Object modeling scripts
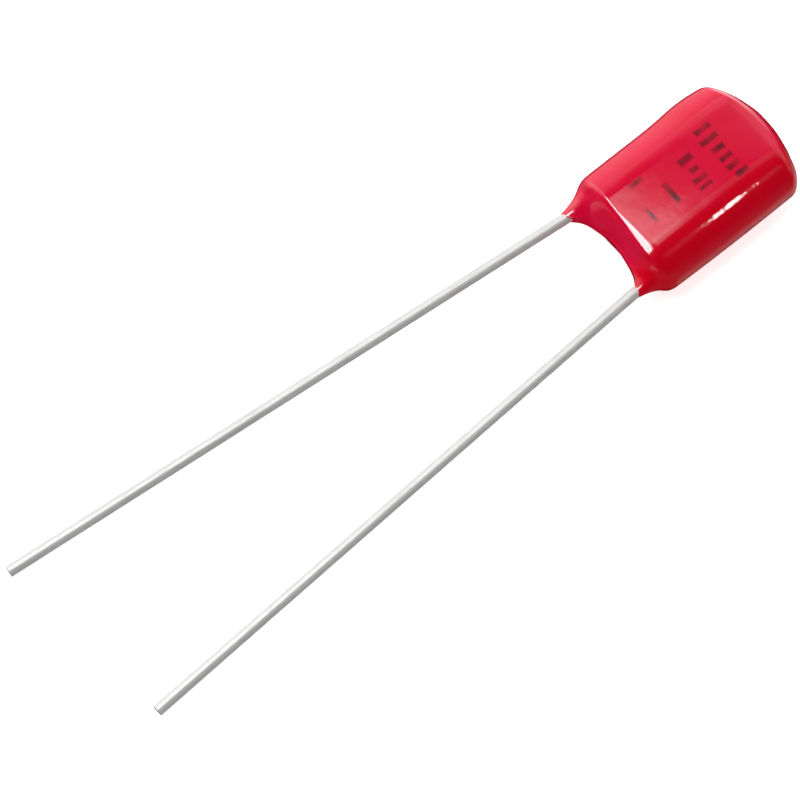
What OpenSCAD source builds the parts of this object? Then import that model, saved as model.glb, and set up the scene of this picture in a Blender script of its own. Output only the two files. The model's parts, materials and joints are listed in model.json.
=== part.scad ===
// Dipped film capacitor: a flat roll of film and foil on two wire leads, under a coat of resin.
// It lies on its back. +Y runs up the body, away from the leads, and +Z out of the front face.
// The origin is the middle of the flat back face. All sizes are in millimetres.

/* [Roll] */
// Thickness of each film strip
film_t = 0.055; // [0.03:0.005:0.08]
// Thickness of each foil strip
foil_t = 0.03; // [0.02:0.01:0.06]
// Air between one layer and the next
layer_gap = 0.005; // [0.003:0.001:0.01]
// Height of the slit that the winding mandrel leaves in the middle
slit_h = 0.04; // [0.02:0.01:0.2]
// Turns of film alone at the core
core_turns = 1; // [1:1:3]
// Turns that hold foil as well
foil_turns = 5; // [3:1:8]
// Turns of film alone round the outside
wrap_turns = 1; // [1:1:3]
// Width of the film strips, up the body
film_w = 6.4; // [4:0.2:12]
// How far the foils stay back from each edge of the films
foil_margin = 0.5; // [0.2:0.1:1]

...

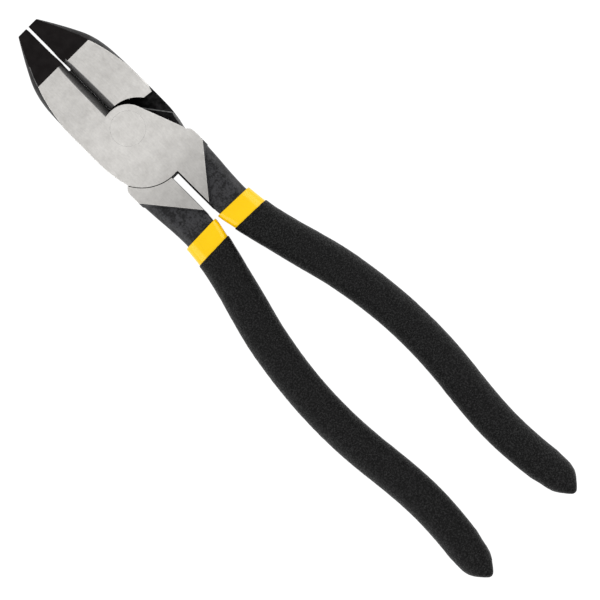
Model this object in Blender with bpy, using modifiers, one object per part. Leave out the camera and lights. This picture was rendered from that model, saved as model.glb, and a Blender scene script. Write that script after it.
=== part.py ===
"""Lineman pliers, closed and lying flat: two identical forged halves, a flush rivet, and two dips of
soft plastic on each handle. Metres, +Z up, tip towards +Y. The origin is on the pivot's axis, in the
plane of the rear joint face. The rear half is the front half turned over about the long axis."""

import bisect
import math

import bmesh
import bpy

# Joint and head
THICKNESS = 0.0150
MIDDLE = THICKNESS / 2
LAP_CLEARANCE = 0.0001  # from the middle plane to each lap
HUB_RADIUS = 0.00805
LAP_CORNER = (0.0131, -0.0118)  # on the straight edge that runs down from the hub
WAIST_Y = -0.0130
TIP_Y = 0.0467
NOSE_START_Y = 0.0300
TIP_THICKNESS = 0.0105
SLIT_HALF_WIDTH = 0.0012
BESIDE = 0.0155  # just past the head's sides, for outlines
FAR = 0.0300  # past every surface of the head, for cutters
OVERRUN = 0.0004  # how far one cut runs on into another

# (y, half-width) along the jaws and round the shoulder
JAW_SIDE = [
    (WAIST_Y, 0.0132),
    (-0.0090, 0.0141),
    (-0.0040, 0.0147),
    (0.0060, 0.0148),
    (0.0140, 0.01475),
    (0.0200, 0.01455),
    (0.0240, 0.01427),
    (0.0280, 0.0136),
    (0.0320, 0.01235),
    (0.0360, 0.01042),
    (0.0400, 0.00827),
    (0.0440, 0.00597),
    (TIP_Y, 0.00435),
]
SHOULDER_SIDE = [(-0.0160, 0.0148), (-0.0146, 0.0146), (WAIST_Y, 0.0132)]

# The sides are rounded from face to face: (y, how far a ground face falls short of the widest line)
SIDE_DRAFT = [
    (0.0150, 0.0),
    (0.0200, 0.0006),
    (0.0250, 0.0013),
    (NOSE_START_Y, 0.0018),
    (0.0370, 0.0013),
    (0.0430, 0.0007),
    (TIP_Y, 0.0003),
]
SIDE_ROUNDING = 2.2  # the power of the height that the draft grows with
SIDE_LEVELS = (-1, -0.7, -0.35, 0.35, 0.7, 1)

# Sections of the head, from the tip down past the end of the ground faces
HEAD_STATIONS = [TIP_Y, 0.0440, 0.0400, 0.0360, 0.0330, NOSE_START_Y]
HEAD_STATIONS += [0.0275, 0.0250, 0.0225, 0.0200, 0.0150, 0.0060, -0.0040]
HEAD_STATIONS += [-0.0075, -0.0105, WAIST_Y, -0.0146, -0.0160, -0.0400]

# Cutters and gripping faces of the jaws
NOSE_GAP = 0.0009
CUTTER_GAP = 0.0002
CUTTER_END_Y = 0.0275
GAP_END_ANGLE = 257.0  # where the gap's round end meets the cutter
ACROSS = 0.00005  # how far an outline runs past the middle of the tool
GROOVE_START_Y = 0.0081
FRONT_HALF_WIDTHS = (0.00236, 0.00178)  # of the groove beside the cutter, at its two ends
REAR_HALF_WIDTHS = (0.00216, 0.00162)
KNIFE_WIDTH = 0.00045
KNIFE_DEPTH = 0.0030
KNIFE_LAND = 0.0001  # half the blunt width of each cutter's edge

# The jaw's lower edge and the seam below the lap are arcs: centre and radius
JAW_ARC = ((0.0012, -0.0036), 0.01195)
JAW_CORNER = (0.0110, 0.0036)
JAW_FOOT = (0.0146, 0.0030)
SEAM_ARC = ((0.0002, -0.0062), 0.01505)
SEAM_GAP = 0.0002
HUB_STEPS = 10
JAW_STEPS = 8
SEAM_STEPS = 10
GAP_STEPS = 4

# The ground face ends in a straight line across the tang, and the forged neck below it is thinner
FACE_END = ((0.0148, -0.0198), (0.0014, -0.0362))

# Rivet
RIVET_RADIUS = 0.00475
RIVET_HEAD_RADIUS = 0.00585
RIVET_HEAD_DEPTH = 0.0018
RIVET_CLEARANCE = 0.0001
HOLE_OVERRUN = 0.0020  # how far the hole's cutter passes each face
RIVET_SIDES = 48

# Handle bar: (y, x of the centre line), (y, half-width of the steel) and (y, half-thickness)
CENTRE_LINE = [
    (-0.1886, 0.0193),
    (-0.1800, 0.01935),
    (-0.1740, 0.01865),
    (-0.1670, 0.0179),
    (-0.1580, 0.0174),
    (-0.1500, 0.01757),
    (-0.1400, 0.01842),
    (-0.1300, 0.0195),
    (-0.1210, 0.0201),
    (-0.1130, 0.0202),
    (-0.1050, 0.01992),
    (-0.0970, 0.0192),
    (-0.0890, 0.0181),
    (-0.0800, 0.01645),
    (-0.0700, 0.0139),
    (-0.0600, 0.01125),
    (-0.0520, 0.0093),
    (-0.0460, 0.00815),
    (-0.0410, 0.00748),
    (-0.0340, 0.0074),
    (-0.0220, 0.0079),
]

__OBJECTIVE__
Return, from the data, each line that has the word "scene" in it.

__FINISHED ANSWER__
What OpenSCAD source builds the parts of this object? Then import that model, saved as model.glb, and set up the scene of this picture in a Blender script of its own. Output only the two files. The model's parts, materials and joints are listed in model.json.
Model this object in Blender with bpy, using modifiers, one object per part. Leave out the camera and lights. This picture was rendered from that model, saved as model.glb, and a Blender scene script. Write that script after it.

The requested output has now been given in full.